Data
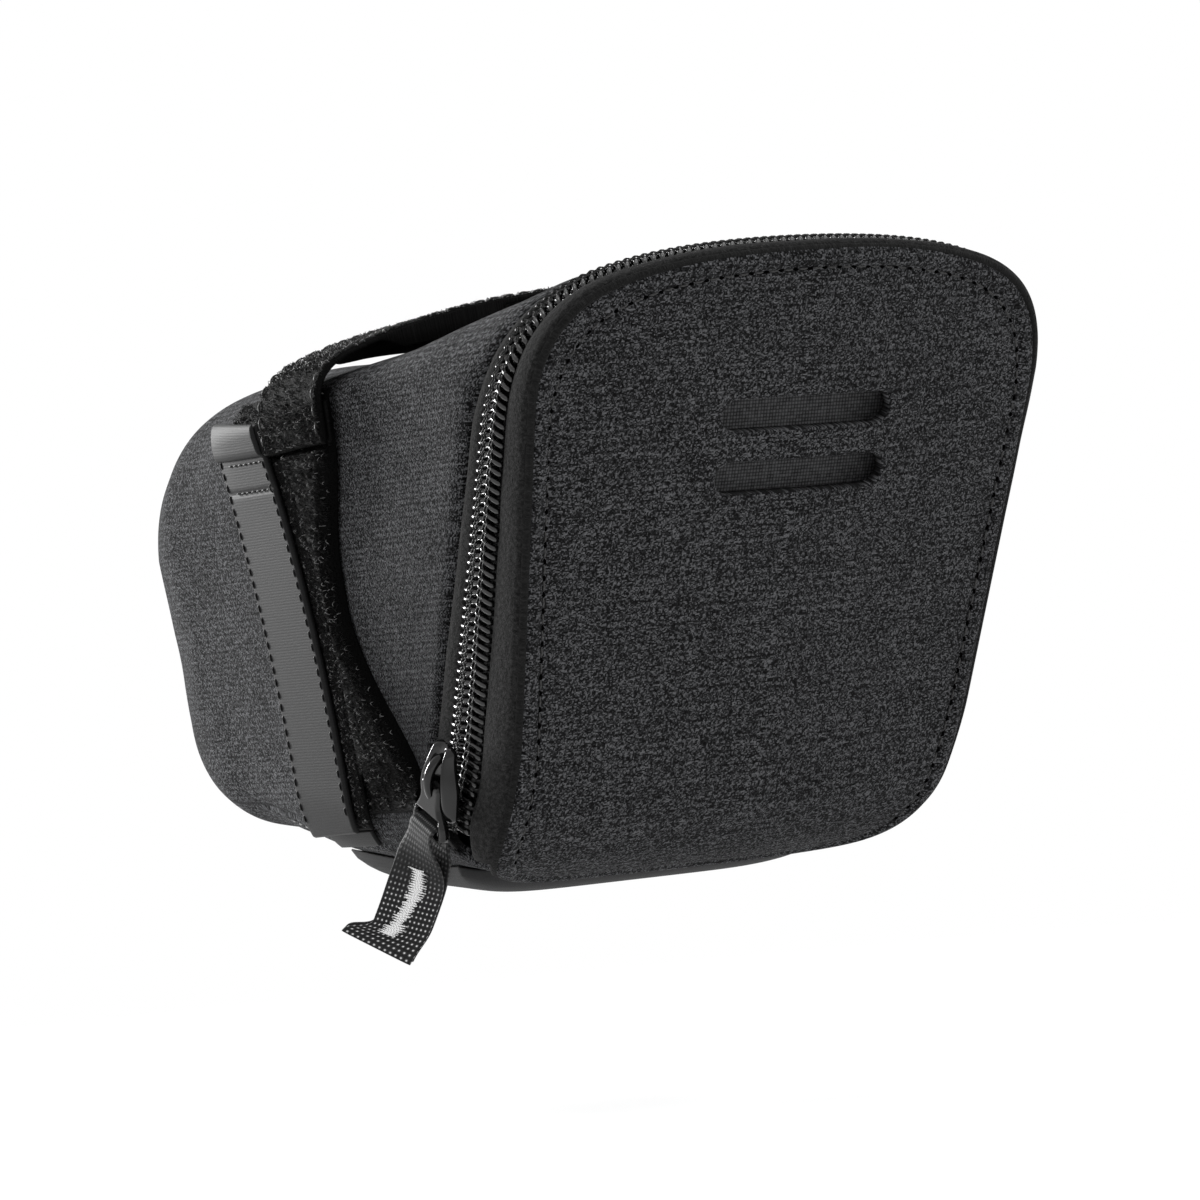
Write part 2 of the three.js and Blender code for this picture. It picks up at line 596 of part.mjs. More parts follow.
// The ribbon is threaded round the ring's lower bar; both legs hang, lean outwards and turn.
function ribbonSurface(lift) {
  const barY = PIVOT.y - PULLER.reach;
  const eye = RIBBON.gap / 2 + RIBBON.thick / 2;
  const arc = Math.PI * eye;
  const total = 2 * RIBBON.length + arc;
  return (a, b, depth) => {
    const along = b * total - RIBBON.length;
    let down = 0;
    let out = 0;
    let facing = 1;
    if (along < 0 || along > arc) {
      const back = along < 0;
      down = back ? -along : along - arc;
      facing = back ? -1 : 1;
      const close = 1 - 0.62 * THREE.MathUtils.smoothstep(down, 0, 0.4 * RIBBON.length);
      out = facing * (eye * close - (depth + lift));
    } else {
      const angle = Math.PI - (Math.PI * along) / arc;
      const reach = eye - (depth + lift);
      down = -reach * Math.sin(angle);
      out = reach * Math.cos(angle);
    }
    const share = Math.max(0, down) / RIBBON.length;
    const turn = RIBBON.twist * THREE.MathUtils.smoothstep(share, 0, 1);
    const width = THREE.MathUtils.lerp(RIBBON.eye, RIBBON.width, THREE.MathUtils.smoothstep(share, 0, 0.6));
    const side = (a - 0.5) * width;
    const x = side * Math.cos(turn) - out * Math.sin(turn);
    const z = side * Math.sin(turn) + out * Math.cos(turn) + RIBBON.lean * share ** 1.6;
    return new THREE.Vector3(x, barY - down, PIVOT.z + z).applyMatrix4(zipAxes);
  };
}

function addRibbon() {
  const half = RIBBON.thick / 2;
  const whole = { outer: -half, inner: half, columns: 2, rows: 32 };
  add('ribbon', sheet(ribbonSurface(0), whole), COLOURS.ribbon);
  const tack = { a: [0.33, 0.67], b: [0.7, 0.9], outer: -half - 0.3 - GAP, inner: -half - GAP, columns: 1, rows: 8 };
  add('ribbon_bartack', sheet(ribbonSurface(0), tack), COLOURS.thread);
}

addLid();
addShell();
addPatches();
addBasePad();
addSideStraps();
addRailStrap();
addPostStrap();
addSlider();
addRibbon();

export default bag;
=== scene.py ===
"""Saddle bag: its looks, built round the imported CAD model.

The frame is in metres: +Z up, +Y towards the seatpost (the nose), -Y to the zipped rear panel, +X the bag's
right. Shapes are worked out in millimetres, as the CAD's are, and turn into metres where a mesh is made.
"""
import math

import bpy
import numpy as np
from mathutils import Matrix, Vector, noise


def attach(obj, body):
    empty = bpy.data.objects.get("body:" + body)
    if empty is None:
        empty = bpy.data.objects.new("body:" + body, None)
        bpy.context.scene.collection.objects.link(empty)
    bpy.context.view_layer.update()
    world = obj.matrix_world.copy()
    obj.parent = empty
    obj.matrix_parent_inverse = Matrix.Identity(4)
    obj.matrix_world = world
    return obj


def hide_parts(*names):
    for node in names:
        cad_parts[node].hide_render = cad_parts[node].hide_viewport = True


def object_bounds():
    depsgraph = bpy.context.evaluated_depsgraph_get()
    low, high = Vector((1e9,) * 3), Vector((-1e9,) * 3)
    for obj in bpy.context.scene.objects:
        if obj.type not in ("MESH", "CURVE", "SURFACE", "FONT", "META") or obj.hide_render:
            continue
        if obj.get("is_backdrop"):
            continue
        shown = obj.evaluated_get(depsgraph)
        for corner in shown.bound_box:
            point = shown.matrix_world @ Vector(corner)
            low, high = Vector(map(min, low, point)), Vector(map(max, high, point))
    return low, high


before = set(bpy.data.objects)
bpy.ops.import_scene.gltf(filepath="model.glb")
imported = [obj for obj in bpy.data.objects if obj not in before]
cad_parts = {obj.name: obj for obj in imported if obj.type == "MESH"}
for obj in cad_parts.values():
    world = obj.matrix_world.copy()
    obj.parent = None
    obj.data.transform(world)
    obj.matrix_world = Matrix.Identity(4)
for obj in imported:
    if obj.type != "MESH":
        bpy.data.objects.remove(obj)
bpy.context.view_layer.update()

MM = 0.001
random_draw = np.random.default_rng(7)


# ---- small helpers ----
def lerp(low, high, share):
    return low + (high - low) * share


def smoothstep(x, low, high):
    share = np.clip((x - low) / (high - low), 0, 1)
    return share * share * (3 - 2 * share)


def stack(x, y, z):
    return np.stack(np.broadcast_arrays(x, y, z), -1).astype(float)


def unit(v):
    return v / np.maximum(np.linalg.norm(v, axis=-1, keepdims=True), 1e-9)


def shares(count):
    """Even steps from 0 to 1."""
    return np.linspace(0, 1, count)


def distance_along(path):
    """How far each point of a path is from its start, measured along it."""
    steps = np.linalg.norm(np.diff(path, axis=0), axis=-1)
    return np.concatenate([[0], np.cumsum(steps)])


def rounded(near):
    """A quarter round: 0 until near passes 0, and 1 where it reaches 1."""
    return 1 - np.sqrt(1 - np.clip(near, 0, 1) ** 2)


def ridge(x, middle, width):
    """A smooth rise to 1 at the middle."""
    return np.exp(-(((x - middle) / width) ** 2))


# ---- the bag's outlines: the same driving dimensions as the CAD's, in millimetres ----
SHOULDER_DROP, BROW_SHARE, FOOT_FLARE = 0.72, 0.54, 0.06


class Outline:
    """The right half of a section, from the middle of its foot up the side to the middle of its crown."""

    def __init__(self, width, top, foot, bottom, corner, foot_corner):
        self.width = width
        shoulder = np.array([width, top - SHOULDER_DROP * corner])
        brow = np.array([BROW_SHARE * width, top])
        turn = (shoulder + brow) / 2
        start = np.array([foot - foot_corner, bottom])
        rise = np.array([foot + FOOT_FLARE * foot_corner, bottom + foot_corner])
        below = np.array([width, shoulder[1] - corner])
        corners = [
            (np.array([0, bottom]), None, start),
            (start, np.array([foot, bottom]), rise),
            (rise, None, below),
            (below, shoulder, turn),
            (turn, brow, np.array([0, top])),
        ]
        share = shares(65)[:, None]
        parts = []
        for begin, bend, end in corners:
            middle = (begin + end) / 2 if bend is None else bend
            parts.append(begin * (1 - share) ** 2 + 2 * middle * share * (1 - share) + end * share**2)
        self.points = np.vstack(parts)
        length = distance_along(self.points)
        self.share = length / length[-1]

    def at(self, share):
        """The place, across and up, at this share of the outline's length."""
        x, height = (np.interp(share, self.share, self.points[:, k]) for k in range(2))
        return x, height

    def ring(self, turn):
        """Round the whole ring: 0 is the middle of the foot, 0.25 the left side, 0.5 the crown."""
        t = np.mod(turn, 1)
        left = t <= 0.5
        x, height = self.at(np.where(left, 2 * t, 2 * (1 - t)))
        return np.where(left, -x, x), height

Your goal
Copy every line of the material, please, keeping it exactly the same.

Exercise output
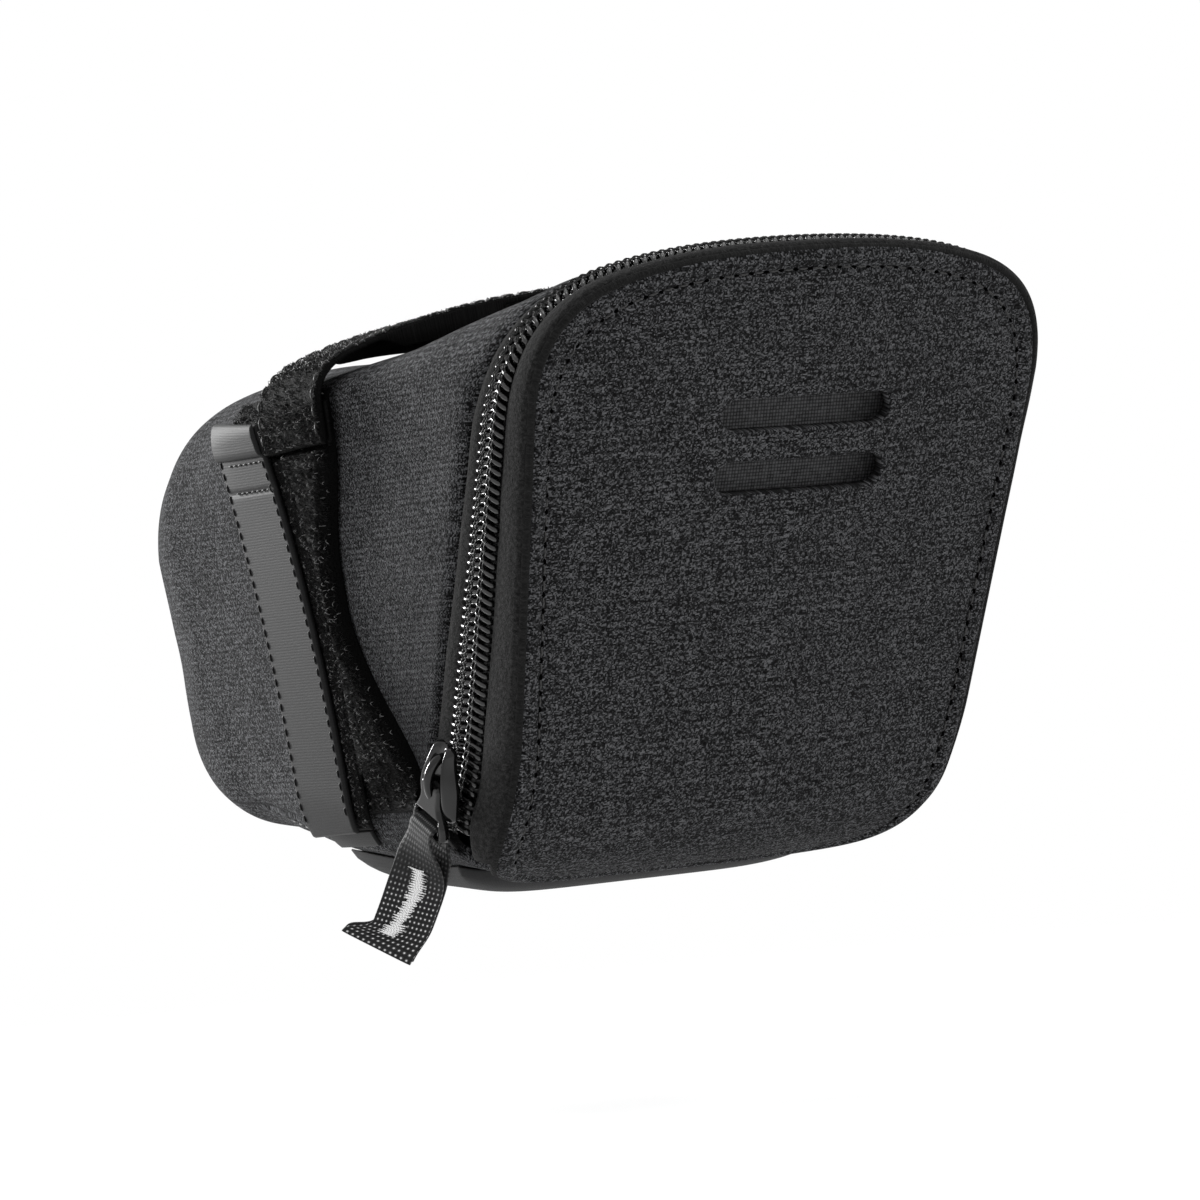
Write part 2 of the three.js and Blender code for this picture. It picks up at line 596 of part.mjs. More parts follow.
// The ribbon is threaded round the ring's lower bar; both legs hang, lean outwards and turn.
function ribbonSurface(lift) {
  const barY = PIVOT.y - PULLER.reach;
  const eye = RIBBON.gap / 2 + RIBBON.thick / 2;
  const arc = Math.PI * eye;
  const total = 2 * RIBBON.length + arc;
  return (a, b, depth) => {
    const along = b * total - RIBBON.length;
    let down = 0;
    let out = 0;
    let facing = 1;
    if (along < 0 || along > arc) {
      const back = along < 0;
      down = back ? -along : along - arc;
      facing = back ? -1 : 1;
      const close = 1 - 0.62 * THREE.MathUtils.smoothstep(down, 0, 0.4 * RIBBON.length);
      out = facing * (eye * close - (depth + lift));
    } else {
      const angle = Math.PI - (Math.PI * along) / arc;
      const reach = eye - (depth + lift);
      down = -reach * Math.sin(angle);
      out = reach * Math.cos(angle);
    }
    const share = Math.max(0, down) / RIBBON.length;
    const turn = RIBBON.twist * THREE.MathUtils.smoothstep(share, 0, 1);
    const width = THREE.MathUtils.lerp(RIBBON.eye, RIBBON.width, THREE.MathUtils.smoothstep(share, 0, 0.6));
    const side = (a - 0.5) * width;
    const x = side * Math.cos(turn) - out * Math.sin(turn);
    const z = side * Math.sin(turn) + out * Math.cos(turn) + RIBBON.lean * share ** 1.6;
    return new THREE.Vector3(x, barY - down, PIVOT.z + z).applyMatrix4(zipAxes);
  };
}

function addRibbon() {
  const half = RIBBON.thick / 2;
  const whole = { outer: -half, inner: half, columns: 2, rows: 32 };
  add('ribbon', sheet(ribbonSurface(0), whole), COLOURS.ribbon);
  const tack = { a: [0.33, 0.67], b: [0.7, 0.9], outer: -half - 0.3 - GAP, inner: -half - GAP, columns: 1, rows: 8 };
  add('ribbon_bartack', sheet(ribbonSurface(0), tack), COLOURS.thread);
}

addLid();
addShell();
addPatches();
addBasePad();
addSideStraps();
addRailStrap();
addPostStrap();
addSlider();
addRibbon();

export default bag;
=== scene.py ===
"""Saddle bag: its looks, built round the imported CAD model.

The frame is in metres: +Z up, +Y towards the seatpost (the nose), -Y to the zipped rear panel, +X the bag's
right. Shapes are worked out in millimetres, as the CAD's are, and turn into metres where a mesh is made.
"""
import math

import bpy
import numpy as np
from mathutils import Matrix, Vector, noise


def attach(obj, body):
    empty = bpy.data.objects.get("body:" + body)
    if empty is None:
        empty = bpy.data.objects.new("body:" + body, None)
        bpy.context.scene.collection.objects.link(empty)
    bpy.context.view_layer.update()
    world = obj.matrix_world.copy()
    obj.parent = empty
    obj.matrix_parent_inverse = Matrix.Identity(4)
    obj.matrix_world = world
    return obj


def hide_parts(*names):
    for node in names:
        cad_parts[node].hide_render = cad_parts[node].hide_viewport = True


def object_bounds():
    depsgraph = bpy.context.evaluated_depsgraph_get()
    low, high = Vector((1e9,) * 3), Vector((-1e9,) * 3)
    for obj in bpy.context.scene.objects:
        if obj.type not in ("MESH", "CURVE", "SURFACE", "FONT", "META") or obj.hide_render:
            continue
        if obj.get("is_backdrop"):
            continue
        shown = obj.evaluated_get(depsgraph)
        for corner in shown.bound_box:
            point = shown.matrix_world @ Vector(corner)
            low, high = Vector(map(min, low, point)), Vector(map(max, high, point))
    return low, high


before = set(bpy.data.objects)
bpy.ops.import_scene.gltf(filepath="model.glb")
imported = [obj for obj in bpy.data.objects if obj not in before]
cad_parts = {obj.name: obj for obj in imported if obj.type == "MESH"}
for obj in cad_parts.values():
    world = obj.matrix_world.copy()
    obj.parent = None
    obj.data.transform(world)
    obj.matrix_world = Matrix.Identity(4)
for obj in imported:
    if obj.type != "MESH":
        bpy.data.objects.remove(obj)
bpy.context.view_layer.update()

MM = 0.001
random_draw = np.random.default_rng(7)


# ---- small helpers ----
def lerp(low, high, share):
    return low + (high - low) * share


def smoothstep(x, low, high):
    share = np.clip((x - low) / (high - low), 0, 1)
    return share * share * (3 - 2 * share)


def stack(x, y, z):
    return np.stack(np.broadcast_arrays(x, y, z), -1).astype(float)


def unit(v):
    return v / np.maximum(np.linalg.norm(v, axis=-1, keepdims=True), 1e-9)


def shares(count):
    """Even steps from 0 to 1."""
    return np.linspace(0, 1, count)


def distance_along(path):
    """How far each point of a path is from its start, measured along it."""
    steps = np.linalg.norm(np.diff(path, axis=0), axis=-1)
    return np.concatenate([[0], np.cumsum(steps)])


def rounded(near):
    """A quarter round: 0 until near passes 0, and 1 where it reaches 1."""
    return 1 - np.sqrt(1 - np.clip(near, 0, 1) ** 2)


def ridge(x, middle, width):
    """A smooth rise to 1 at the middle."""
    return np.exp(-(((x - middle) / width) ** 2))


# ---- the bag's outlines: the same driving dimensions as the CAD's, in millimetres ----
SHOULDER_DROP, BROW_SHARE, FOOT_FLARE = 0.72, 0.54, 0.06


class Outline:
    """The right half of a section, from the middle of its foot up the side to the middle of its crown."""

    def __init__(self, width, top, foot, bottom, corner, foot_corner):
        self.width = width
        shoulder = np.array([width, top - SHOULDER_DROP * corner])
        brow = np.array([BROW_SHARE * width, top])
        turn = (shoulder + brow) / 2
        start = np.array([foot - foot_corner, bottom])
        rise = np.array([foot + FOOT_FLARE * foot_corner, bottom + foot_corner])
        below = np.array([width, shoulder[1] - corner])
        corners = [
            (np.array([0, bottom]), None, start),
            (start, np.array([foot, bottom]), rise),
            (rise, None, below),
            (below, shoulder, turn),
            (turn, brow, np.array([0, top])),
        ]
        share = shares(65)[:, None]
        parts = []
        for begin, bend, end in corners:
            middle = (begin + end) / 2 if bend is None else bend
            parts.append(begin * (1 - share) ** 2 + 2 * middle * share * (1 - share) + end * share**2)
        self.points = np.vstack(parts)
        length = distance_along(self.points)
        self.share = length / length[-1]

    def at(self, share):
        """The place, across and up, at this share of the outline's length."""
        x, height = (np.interp(share, self.share, self.points[:, k]) for k in range(2))
        return x, height

    def ring(self, turn):
        """Round the whole ring: 0 is the middle of the foot, 0.25 the left side, 0.5 the crown."""
        t = np.mod(turn, 1)
        left = t <= 0.5
        x, height = self.at(np.where(left, 2 * t, 2 * (1 - t)))
        return np.where(left, -x, x), height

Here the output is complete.